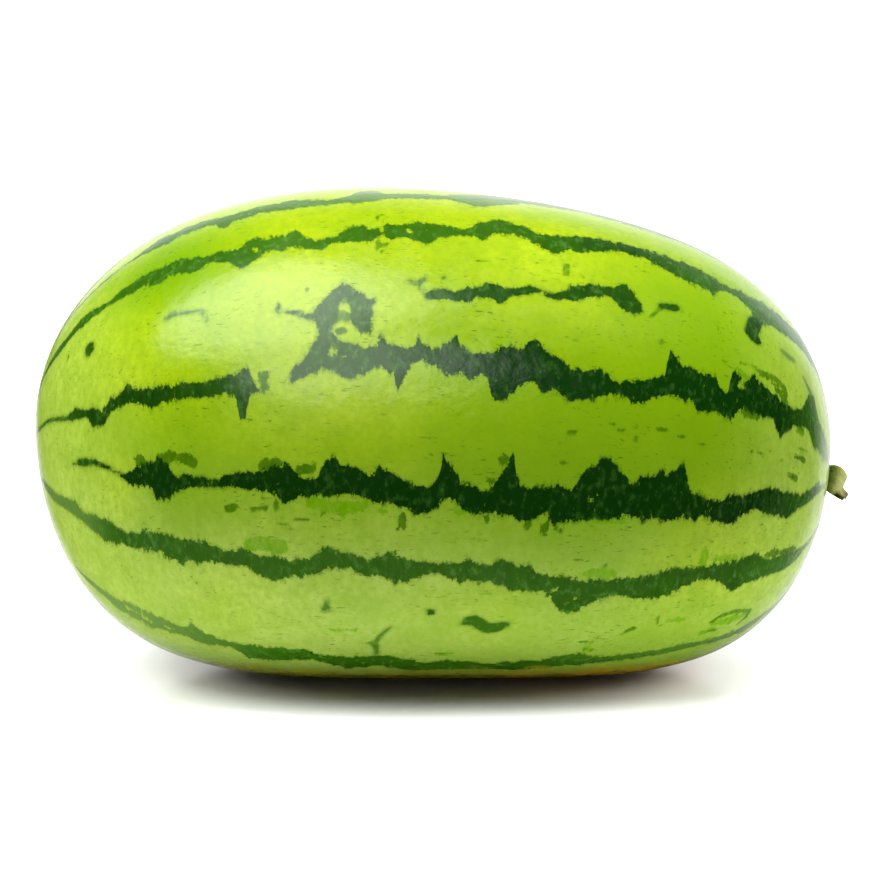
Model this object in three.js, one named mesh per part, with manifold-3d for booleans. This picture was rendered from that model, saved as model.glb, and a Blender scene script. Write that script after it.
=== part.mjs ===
// A long oval watermelon, as picked, lying on its ground spot, with the stub of its dried stem.
// Millimetres, +Z up. The origin is on the surface that the fruit lies on, in the middle of its
// flat ground spot. +X runs along the fruit to the stem end, and -Y is its best side.
import * as THREE from "three";
import { mergeVertices } from "three/addons/utils/BufferGeometryUtils.js";
import Module from "manifold-3d";

// The fruit's body: half its length, its radii over, under and beside the middle line, and the
// share by which it is wider under that line than over it, as it sags where it lies.
const HALF_LENGTH = 199.5;
const TOP_RADIUS = 122.2;
const BOTTOM_RADIUS = 123.4;
const SIDE_RADIUS = 123;
const SAG = 0.05;

// How the back and the belly swell along the body. Each radius is multiplied by
// 1 + lean t + fullness t^2 + twist t^3, where t runs from -1 at the blossom end to 1 at the stem end.
const BACK = { lean: -0.068, fullness: 0.157, twist: 0.096 };
const BELLY = { lean: -0.039, fullness: 0.496, twist: 0.034 };

// The middle line stands higher at the blossom end, and the ground spot is pressed flat.
const MIDDLE_HEIGHT = 122.5;
const END_RISE = 4.8;

// The stem and the blossom scar sit below the middle line's ends.
const STEM_DROP = 18.5;
const BLOSSOM_DROP = 12;

// Low relief of the skin.
const LOBES = 10;
const LOBE_DEPTH = 0.2;
const STEM_DIMPLE = { radius: 15, depth: 2 };
const SCAR = { radius: 6.5, ringWidth: 1.9, ringHeight: 0.7, cupDepth: 0.6 };

// Facets of the fruit, with its rings drawn towards the two ends, where the relief is fine.
const FRUIT_SIDES = 72;
const FRUIT_RINGS = 48;
const RING_CROWDING = 0.4;

// The stem stub, from its root inside the fruit to its torn tip. Each step gives the stub's edge
// over and under it, as how far each lies out from the fruit's end and up from it, with how far
// the step stands to the side and half its width there.
const STEM_STEPS = [
  { over: [-4, 6.4], under: [-4, -5.8], side: 0, halfWidth: 6.2 },
  { over: [-0.5, 6.1], under: [-0.5, -5.4], side: 0, halfWidth: 5.9 },
  { over: [4, 6.4], under: [1, -6.6], side: -0.2, halfWidth: 5.6 },
  { over: [7.4, 4.9], under: [2.5, -7.6], side: -0.4, halfWidth: 5.3 },
  { over: [8.9, 1.1], under: [3.7, -8.5], side: -0.7, halfWidth: 4.4 },
  { over: [8, -2.8], under: [4.7, -9.2], side: -1, halfWidth: 3.3 },
  { over: [7.7, -5], under: [5.7, -10], side: -1.3, halfWidth: 2.7 },
  { over: [9.4, -7.4], under: [6.8, -10.8], side: -1.5, halfWidth: 2.4 },
];
const STEM_RIDGES = 5;
const STEM_RIDGE_SHARE = 0.09;
const STEM_TWIST = 0.9;
const STEM_TEAR = 0.9;
const STEM_SIDES = 30;
const STEM_RINGS = 22;

// The stem's root ends this far short of the fruit's skin.
const SEAT_GAP = 0.3;

const RIND_COLOUR = 0x8cb80a;
const STEM_COLOUR = 0x8a8a4a;

// How much a radius swells at t.
function swell(profile, t) {
  return 1 + profile.lean * t + profile.fullness * t ** 2 + profile.twist * t ** 3;
}

// How far the directions near each end are turned down, to bring the two poles of the skin's
// growth to the stem and to the scar.
const STEM_TURN = Math.asin(STEM_DROP / (BOTTOM_RADIUS * swell(BELLY, 1)));
const BLOSSOM_TURN = Math.asin(BLOSSOM_DROP / (BOTTOM_RADIUS * swell(BELLY, -1)));

// The point of the bare ovoid in a direction of growth, which is a unit vector.
function ovoidPoint(growth) {
  const turn = THREE.MathUtils.lerp(-BLOSSOM_TURN, STEM_TURN, (1 + growth.x) / 2);
  const u = growth.clone().applyAxisAngle(new THREE.Vector3(0, 1, 0), turn);
  const around = Math.hypot(u.y, u.z);
  const uprightness = around > 0 ? u.z / around : 0;
  const back = TOP_RADIUS * swell(BACK, u.x);
  const belly = BOTTOM_RADIUS * swell(BELLY, u.x);
  const side = (SIDE_RADIUS * (swell(BACK, u.x) + swell(BELLY, u.x))) / 2;
  const height = (back + belly) / 2 + ((back - belly) / 2) * uprightness;
  return new THREE.Vector3(
    HALF_LENGTH * u.x,
    side * u.y * (1 - SAG * uprightness),
    MIDDLE_HEIGHT - END_RISE * u.x + height * u.z,
  );
}

// The relief above the ovoid in a direction of growth: lobes, the stem's dimple and the scar.
function relief(growth) {
  const around = Math.hypot(growth.y, growth.z);
  const lobe = LOBE_DEPTH * around ** 2 * Math.cos(LOBES * Math.atan2(growth.z, growth.y));
  const reach = BOTTOM_RADIUS * swell(BELLY, Math.sign(growth.x)) * around;
  if (growth.x > 0) {
    return lobe - STEM_DIMPLE.depth * Math.exp(-((reach / STEM_DIMPLE.radius) ** 2));
  }
  const ring = SCAR.ringHeight * Math.exp(-(((reach - SCAR.radius) / SCAR.ringWidth) ** 2));
  const cup = SCAR.cupDepth * Math.exp(-((reach / SCAR.radius) ** 4));
  return lobe + ring - cup;
}

// The outward direction of the bare ovoid in a direction of growth.
function ovoidNormal(growth) {
  const step = 1e-3;
  const side = new THREE.Vector3(0, 1, 0).cross(growth);
  if (side.length() < step) side.set(1, 0, 0).cross(growth);
  side.normalize();
  const other = growth.clone().cross(side);
  const at = (along, amount) => ovoidPoint(growth.clone().addScaledVector(along, amount).normalize());
  const alongSide = at(side, step).sub(at(side, -step));
  const alongOther = at(other, step).sub(at(other, -step));
  return alongSide.cross(alongOther).normalize();
}

// The fruit as one closed skin, raised everywhere by clearance.
function fruitGeometry(clearance) {
  const geometry = new THREE.SphereGeometry(1, FRUIT_SIDES, FRUIT_RINGS);
  geometry.rotateZ(-Math.PI / 2);
  geometry.deleteAttribute("normal");
  geometry.deleteAttribute("uv");
  const positions = geometry.getAttribute("position");
  for (let i = 0; i < positions.count; i++) {
    const u = new THREE.Vector3().fromBufferAttribute(positions, i).normalize();
    const polar = Math.acos(THREE.MathUtils.clamp(u.x, -1, 1));
    const crowded = polar - RING_CROWDING * Math.sin(2 * polar);
    const around = Math.hypot(u.y, u.z);
    const share = around > 1e-6 ? Math.sin(crowded) / around : 0;
    const growth = new THREE.Vector3(Math.cos(crowded), u.y * share, u.z * share).normalize();
    const p = ovoidPoint(growth).addScaledVector(ovoidNormal(growth), relief(growth) + clearance);
    positions.setXYZ(i, p.x, p.y, Math.max(p.z, -clearance));
  }
  return mergeVertices(geometry, 1e-4);
}

// The stub's edges over and under it and its half widths, as smooth curves through its steps.
function stemCurves() {
  const seat = ovoidPoint(new THREE.Vector3(1, 0, 0));
  const edge = (name) =>
    new THREE.CatmullRomCurve3(
      STEM_STEPS.map((step) => new THREE.Vector3(seat.x + step[name][0], step.side, seat.z + step[name][1])),
    );
  const widths = new THREE.SplineCurve(
    STEM_STEPS.map((step, i) => new THREE.Vector2(i / (STEM_STEPS.length - 1), step.halfWidth)),
  );
  return { over: edge("over"), under: edge("under"), widths };
}

// The stub as a ridged tube that hangs down, with a torn end.
function stemGeometry() {
  const geometry = new THREE.CylinderGeometry(1, 1, 1, STEM_SIDES, STEM_RINGS);
  geometry.deleteAttribute("normal");
  geometry.deleteAttribute("uv");
  const { over, under, widths } = stemCurves();
  const positions = geometry.getAttribute("position");
  for (let i = 0; i < positions.count; i++) {
    const p = new THREE.Vector3().fromBufferAttribute(positions, i);
    const share = THREE.MathUtils.clamp(p.y + 0.5, 0, 1);
    const angle = Math.atan2(p.z, p.x);
    const spread = Math.hypot(p.x, p.z);
    const reach = spread * (1 + STEM_RIDGE_SHARE * Math.cos(STEM_RIDGES * angle + STEM_TWIST * share));
    const top = over.getPoint(share);
    const bottom = under.getPoint(share);
    const rise = top.clone().sub(bottom).multiplyScalar(0.5);
    const outward = new THREE.Vector3(rise.z, 0, -rise.x).normalize();
    const torn = share === 1 ? STEM_TEAR * spread * Math.sin(3 * angle + 1) : 0;
    const at = top
      .add(bottom)
      .multiplyScalar(0.5)
      .addScaledVector(rise, reach * Math.sin(angle))
      .addScaledVector(outward, torn);
    at.y -= reach * widths.getPoint(share).y * Math.cos(angle);
    positions.setXYZ(i, at.x, at.y, at.z);
  }
  return mergeVertices(geometry, 1e-4);
}

const wasm = await Module();
wasm.setup();

// A closed geometry as a solid for cutting.
function solidOf(geometry) {
  return new wasm.Manifold(
    new wasm.Mesh({
      numProp: 3,
      vertProperties: new Float32Array(geometry.getAttribute("position").array),
      triVerts: new Uint32Array(geometry.index.array),
    }),
  );
}

// A cut solid as a geometry again.
function geometryOf(solid) {
  const mesh = solid.getMesh();
  return new THREE.BufferGeometry()
    .setAttribute("position", new THREE.BufferAttribute(mesh.vertProperties, 3))
    .setIndex(new THREE.BufferAttribute(mesh.triVerts, 1));
}

function namedMesh(name, geometry, material) {
  geometry.computeVertexNormals();
  const mesh = new THREE.Mesh(geometry, material);
  mesh.name = name;
  return mesh;
}

const rind = new THREE.MeshStandardMaterial({ color: RIND_COLOUR, roughness: 0.35, metalness: 0 });
const driedStem = new THREE.MeshStandardMaterial({ color: STEM_COLOUR, roughness: 0.85, metalness: 0 });

const seatedStem = solidOf(stemGeometry()).subtract(solidOf(fruitGeometry(SEAT_GAP)));

const watermelon = new THREE.Group();
watermelon.add(namedMesh("fruit", fruitGeometry(0), rind));
watermelon.add(namedMesh("stem", geometryOf(seatedStem), driedStem));

export default watermelon;
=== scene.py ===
"""Dresses a long striped watermelon, which lies on its ground spot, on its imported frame.

The frame is in metres, with +Z up, +X towards the stem and -Y towards the best side. Sizes are
in millimetres, and a place on the skin is its distance along the fruit from the middle towards
the stem, in millimetres, with its angle round the fruit in degrees: 0 at -Y and 90 on top.
"""

import logging
import math
from dataclasses import dataclass, field
from enum import Enum
from functools import partial
from typing import Any

import bpy
import numpy as np
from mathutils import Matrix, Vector
from mathutils.bvhtree import BVHTree
from mathutils.geometry import barycentric_transform


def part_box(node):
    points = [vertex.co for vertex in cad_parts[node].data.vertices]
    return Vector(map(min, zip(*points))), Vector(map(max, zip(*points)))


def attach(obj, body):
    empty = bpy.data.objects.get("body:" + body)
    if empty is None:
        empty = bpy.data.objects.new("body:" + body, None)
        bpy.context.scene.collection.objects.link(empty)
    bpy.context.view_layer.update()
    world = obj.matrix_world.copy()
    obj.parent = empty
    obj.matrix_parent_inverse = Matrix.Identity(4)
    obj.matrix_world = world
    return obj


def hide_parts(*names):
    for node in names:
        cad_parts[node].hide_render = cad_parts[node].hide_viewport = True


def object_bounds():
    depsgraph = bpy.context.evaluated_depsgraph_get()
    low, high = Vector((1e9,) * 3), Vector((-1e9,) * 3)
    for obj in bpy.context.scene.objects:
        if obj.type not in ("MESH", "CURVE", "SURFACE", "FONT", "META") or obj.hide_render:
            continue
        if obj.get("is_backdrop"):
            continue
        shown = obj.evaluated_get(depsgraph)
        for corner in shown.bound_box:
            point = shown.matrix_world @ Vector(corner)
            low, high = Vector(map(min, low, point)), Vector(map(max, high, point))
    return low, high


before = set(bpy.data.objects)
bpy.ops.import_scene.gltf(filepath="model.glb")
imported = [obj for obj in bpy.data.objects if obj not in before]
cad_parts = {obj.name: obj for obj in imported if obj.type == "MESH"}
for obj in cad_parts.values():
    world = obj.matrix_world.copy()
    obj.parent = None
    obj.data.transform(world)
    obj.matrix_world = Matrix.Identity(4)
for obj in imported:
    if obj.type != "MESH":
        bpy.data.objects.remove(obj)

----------

**Work required:** Among the lines above, find the one with "const rind = new" and the one with "obj.matrix_world = world". Quote both and everything between them, exactly.

**Result:**
const rind = new THREE.MeshStandardMaterial({ color: RIND_COLOUR, roughness: 0.35, metalness: 0 });
const driedStem = new THREE.MeshStandardMaterial({ color: STEM_COLOUR, roughness: 0.85, metalness: 0 });

const seatedStem = solidOf(stemGeometry()).subtract(solidOf(fruitGeometry(SEAT_GAP)));

const watermelon = new THREE.Group();
watermelon.add(namedMesh("fruit", fruitGeometry(0), rind));
watermelon.add(namedMesh("stem", geometryOf(seatedStem), driedStem));

export default watermelon;
=== scene.py ===
"""Dresses a long striped watermelon, which lies on its ground spot, on its imported frame.

The frame is in metres, with +Z up, +X towards the stem and -Y towards the best side. Sizes are
in millimetres, and a place on the skin is its distance along the fruit from the middle towards
the stem, in millimetres, with its angle round the fruit in degrees: 0 at -Y and 90 on top.
"""

import logging
import math
from dataclasses import dataclass, field
from enum import Enum
from functools import partial
from typing import Any

import bpy
import numpy as np
from mathutils import Matrix, Vector
from mathutils.bvhtree import BVHTree
from mathutils.geometry import barycentric_transform


def part_box(node):
    points = [vertex.co for vertex in cad_parts[node].data.vertices]
    return Vector(map(min, zip(*points))), Vector(map(max, zip(*points)))


def attach(obj, body):
    empty = bpy.data.objects.get("body:" + body)
    if empty is None:
        empty = bpy.data.objects.new("body:" + body, None)
        bpy.context.scene.collection.objects.link(empty)
    bpy.context.view_layer.update()
    world = obj.matrix_world.copy()
    obj.parent = empty
    obj.matrix_parent_inverse = Matrix.Identity(4)
    obj.matrix_world = world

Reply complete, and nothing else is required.